When Vindman later testified that he "became aware of outside influencers promoting a false narrative of Ukraine inconsistent with the consensus views of the interagency," he might as well have been describing a galaxy far, far away. What did the consensus opinion held by the federation of officials from the Departments of State, Defense, and Treasury and the intelligence bureaucracies matter to American voters? They were under the impression that the president they sent to the White House implements the foreign policy they voted for. It says so in the Constitution.
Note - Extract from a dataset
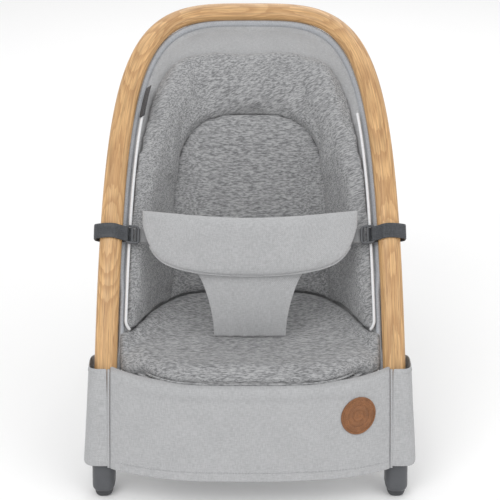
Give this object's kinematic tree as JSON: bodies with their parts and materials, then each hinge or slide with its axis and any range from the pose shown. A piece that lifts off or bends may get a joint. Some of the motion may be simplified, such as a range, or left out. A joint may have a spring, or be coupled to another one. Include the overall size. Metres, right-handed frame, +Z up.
{
  "type": "bouncer seat",
  "caption": "Folding baby bouncer: bentwood arch on two front feet, hinged steel rear leg, hung fabric seat with padded inlay and waist restraint.",
  "frame": {"origin": "on the floor, under the middle of the whole seat's bounding box", "axes": "+X across the seat, towards the sitter's left hand; +Y to the back; +Z up"},
  "size_m": [0.4238, 0.6246, 0.5258],
  "materials": {
    "oak": "satin lacquer over straight oak grain",
    "light_fabric": "fine plain weave, light grey",
    "heather_jersey": "soft mottled jersey, mid grey",
    "piping": "smooth woven edging",
    "webbing": "tight woven strap, slight sheen",
    "dark_plastic": "fine moulded grain",
    "black_rubber": "matt",
    "grey_steel": "satin powder coat",
    "bright_steel": "zinc plated",
    "leather": "smooth, embossed rings"
  },
  "bodies": {
    "seat_frame": {"arch": "oak", "arch_loop_left": "webbing", "arch_loop_right": "webbing", "back_pad": "heather_jersey", "bracket_screw_left_lower": "bright_steel", "bracket_screw_left_upper": "bright_steel", "bracket_screw_right_lower": "bright_steel", "bracket_screw_right_upper": "bright_steel", "foot_housing_left": "dark_plastic", "foot_housing_right": "dark_plastic", "foot_pad_left": "black_rubber", "foot_pad_right": "black_rubber", "front_cross_rail": "grey_steel", "head_bolster": "heather_jersey", "hinge_pin_left": "bright_steel", "hinge_pin_right": "bright_steel", "hub_bracket_left": "dark_plastic", "hub_bracket_right": "dark_plastic", "leather_badge": "leather", "piping_left": "piping", "piping_right": "piping", "rail_bolt_left": "bright_steel", "rail_bolt_right": "bright_steel", "rim_clip_lower_left": "dark_plastic", "rim_clip_lower_right": "dark_plastic", "rim_clip_upper_left": "dark_plastic", "rim_clip_upper_right": "dark_plastic", "rim_rod": "bright_steel", "seat_front_rod": "grey_steel", "seat_pad": "heather_jersey", "seat_shell": "light_fabric", "side_tag": "webbing", "skirt_front": "light_fabric", "skirt_sleeve_left": "light_fabric", "skirt_sleeve_right": "light_fabric"},
    "rear_leg": {"rear_leg": "grey_steel", "leg_hub_left": "dark_plastic", "leg_hub_right": "dark_plastic", "rear_foot_left": "black_rubber", "rear_foot_right": "black_rubber", "lock_spring_left": "bright_steel", "lock_spring_right": "bright_steel"},
    "release_left": {"release_button_left": "dark_plastic", "lock_gear_left": "bright_steel"},
    "release_right": {"release_button_right": "dark_plastic", "lock_gear_right": "bright_steel"},
    "restraint": {"waist_flap": "light_fabric", "crotch_strap": "light_fabric", "buckle_left": "dark_plastic", "buckle_right": "dark_plastic", "belt_tab_left": "webbing", "belt_tab_right": "webbing"}
  },
  "joints": [
    {"name": "leg_fold", "type": "hinge", "parent": "seat_frame", "child": "rear_leg", "pos_m": [0, -0.15861, 0.1883], "axis": [1, 0, 0], "range_deg": [0, 59.9]},
    {"name": "release_left_press", "type": "slide", "parent": "seat_frame", "child": "release_left", "axis": [1, 0, 0], "range_m": [0, 0.003], "stiffness_N_per_m": 600, "deforming": ["lock_spring_left"]},
    {"name": "release_right_press", "type": "slide", "parent": "seat_frame", "child": "release_right", "axis": [-1, 0, 0], "range_m": [0, 0.003], "stiffness_N_per_m": 600, "deforming": ["lock_spring_right"]},
    {"name": "restraint_open", "type": "hinge", "parent": "seat_frame", "child": "restraint", "pos_m": [0, -0.1648, 0.172], "axis": [1, 0, 0], "range_deg": [0, 75]}
  ]
}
After Speaker Nancy Pelosi officially initiated impeachment proceedings on September 24, HPSCI Democrats took depositions from 17 witnesses whose transcripts they eventually made public. They also convened a secret hearing with Michael Atkinson, who had circumvented normal procedures to get Ciaramella's compromised whistleblower's report to Schiff. The HPSCI chairman marked that hearing as classified and never released the transcript or sent it for a declassification review.
Schiff had first promised that Ciaramella, the whistleblower, would testify, but he changed his mind soon after it was reported that Schiff's staff had met with him before he was passed on to Atkinson, even though the HPSCI chair had publicly denied the committee had any contact with him. It seems Schiff was reluctant to subject Ciaramella to Republicans' questions about his secret contact with Schiff staffers, but there may be another reason Schiff kept his whistleblower under wraps.
"At a certain point he must have found out that he was Biden's guy on Ukraine," says Ciaramella's former colleague in the intelligence community. "If he testifies and the Republicans start asking him questions about Biden and Ukraine, it's over."